Negative attention is never good, but a lot of brands struggle with no attention at all. One of the community manager’s duties is to keep the conversation alive by engaging customers, consumers, and other members of the audience. They might look for creative ways to reach influencers or investigate hot topics to help the brand stay relevant. Constantly replying to comments is a vital part of this step. 


Directs Conversation

After establishing a strategy for developing the community, the community manager will guide the conversation by addressing complaints and promoting supportive threads while weeding out those that do not offer value.


Gets Feedback

Diving into the community to extract raw feedback is one of the most valuable jobs a community manager performs. It requires the manager to be active in discussions and to investigate both positive and negative threads. Feedback can then be used to guide significant business decisions.

How is a Community Manager Different Than a Social Media Manager?

There is some overlap in the duties of these two types of brand managers, but the approach each manager takes to the tasks will be different because they fill different roles. A social media manager takes on the voice and personality of the brand to broadcast brand messaging specifically on social media while the community manager acts as an advocate for the brand in more intimate communications in their own voice across the internet and sometimes offline as well.

Social Media Management

  • Posts as the brand’s account on social networks only
  • Responsible for posts, replies, and social media content
  • Uses the brand’s voice, personality, and social strategy


Community Management

  • Posts as a brand ambassador under their own account, usually an account dedicated to the brand’s community management
  • Develops the community through discussion
  • Finds ways to reach the community

The Benefits of Having a Community Manager on Your Social Team?

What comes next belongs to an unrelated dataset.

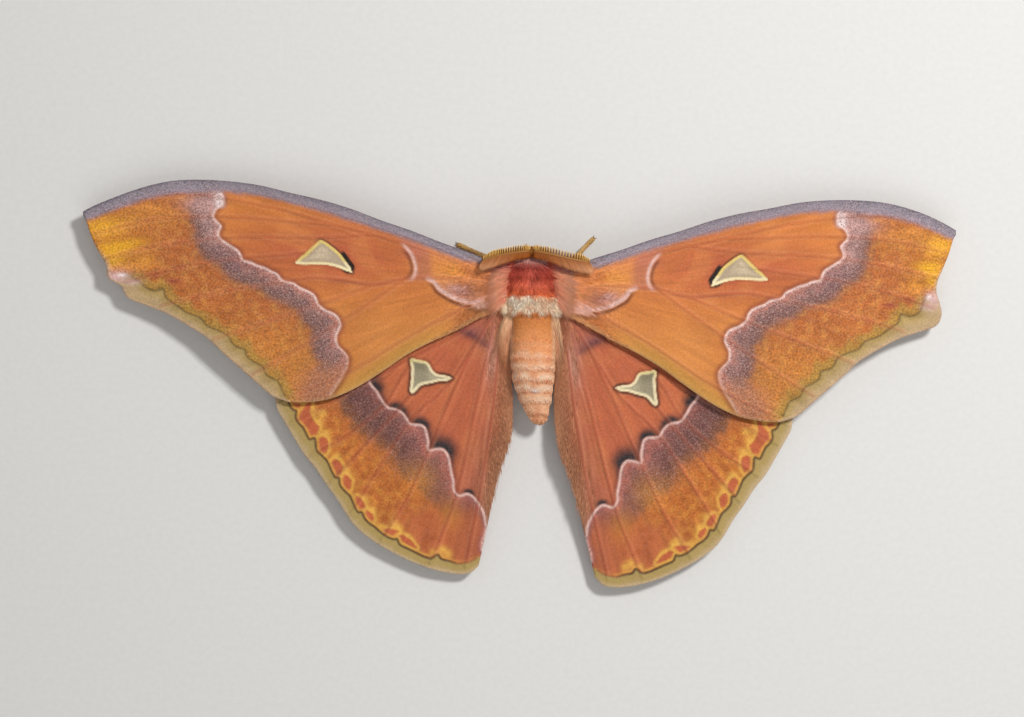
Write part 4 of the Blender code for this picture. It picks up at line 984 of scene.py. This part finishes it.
# Hair with a wing to lie on leaves its root freely and comes down on that wing
def growCoat(name, mesh, material, slot, look, weight, flow, tinter=bodyTint, wing=None):
    rng = np.random.default_rng(look["seed"])
    place, normal, patch, rows = scatter(mesh, look["count"], weight, rng)
    heading = flow(place, normal) + rng.normal(0.0, look["stray"], place.shape)
    if wing is None:
        heading = heading - normal * np.sum(heading * normal, axis=1, keepdims=True)
    heading = unit(heading)
    low, high = look.get("lengths", (0.65, 1.35))
    length = look["length"] * (low + (high - low) * rng.random(len(place)) ** look.get("uneven", 1.0))
    lift = look["lift"] * (0.6 + 0.8 * rng.random(len(place)))
    root = place - normal * tuftShape["rootDepth"]
    bend = root + heading * (length * tuftShape["bendAt"])[:, None] + normal * (length * lift)[:, None]
    tip = root + heading * (length * tuftShape["tipAt"])[:, None]
    tip = tip + normal * (length * lift * look["curl"])[:, None]
    if wing is not None:
        for points, rise in ((bend, look["rises"][0]), (tip, look["rises"][1])):
            level = wingHeight(wing, np.abs(points[:, 0]), points[:, 1], wing is hindWing)
            points[:, 2] = level + wingShape["topRise"] + rise * (0.6 + 0.8 * rng.random(len(place)))
    side = np.cross(normal, heading)
    width = look["width"] * (0.7 + 0.6 * rng.random(len(place)))
    tone = tinter(bend[:, 0], bend[:, 1], bend[:, 2]) if tinter else ownTint(mesh, rows)
    if "wash" in look:
        tone = tone + (colour(look["wash"]) - tone) * look["washed"]
    tone = tone * look.get("gain", 1.0)
    tones = [tone, tone]
    if "blend" in look:
        tones = [tinter(end[:, 0], end[:, 1], end[:, 2]) for end in (root, tip)]
    vary = 1.0 + look["vary"] * rng.normal(0.0, 1.0, (len(place), 1))
    first, last = (np.clip(tone * vary, 0.01, 1.0) for tone in tones)
    coat = spreadLocks(name, tuftLock, root, bend, tip, side, width, width * tuftShape["flatness"],
                       first * look.get("root", 0.9), np.clip(last * tuftShape["tipGain"], 0.0, 1.0),
                       tuftProfile, patch)
    print("coat", name, len(coat.polygons), "triangles")
    return shipPiece(name, coat, material)


# feelers, legs and eyes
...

By working together, social media managers and community managers can take community feedback and respond appropriately through social channels, addressing concerns and fortifying weaknesses in the brand strategy. When paired with effective social media management, community management provides a range of benefits that all work towards the ultimate success and growth of the brand. 

Improve Your Reputation

When it’s allowed to run wild without supervision, the internet can be severely detrimental to your brand’s reputation. Community Management nips complaints and negative perceptions in the bud, enabling the social media manager to get ahead of reputation damage before it’s a problem. 


Develop Brand Loyalty

A community manager makes your brand more approachable by giving it a human representative online. When consumers can have a rapport with a brand and develop a connection, they are much more likely to become loyal to that brand, increasing lifetime customer value. 


Build Your Network

A community manager’s focus is engaging the community. This can present opportunities to connect with influencers, other brands, potential partners, and customer advocates. A strong network within your community creates further opportunities and can even help protect you from future reputation damage. 


Increase Brand Awareness

By finding out where the conversations are and where they aren’t, your community manager can inform your social media manager of where your brand needs to develop some visibility. They can also get into the places where your brand is absent and start connecting with your audience.


Create Repeat Customers

When a customer has an unpleasant experience with your brand, you might think the best you can do is damage control, but you have an opportunity (usually only one opportunity) to bring that customer back in by providing a customer service experience that proves to them that they are valued. A community manager can give them that personalized, person-to-person experience.


Inform Your Business Strategy

The raw feedback your community manager gathers from interactions around the web can be invaluable to your entire business strategy. Knowing exactly what your audience wants and needs allows you to grow your market share with practical and high-demand innovation.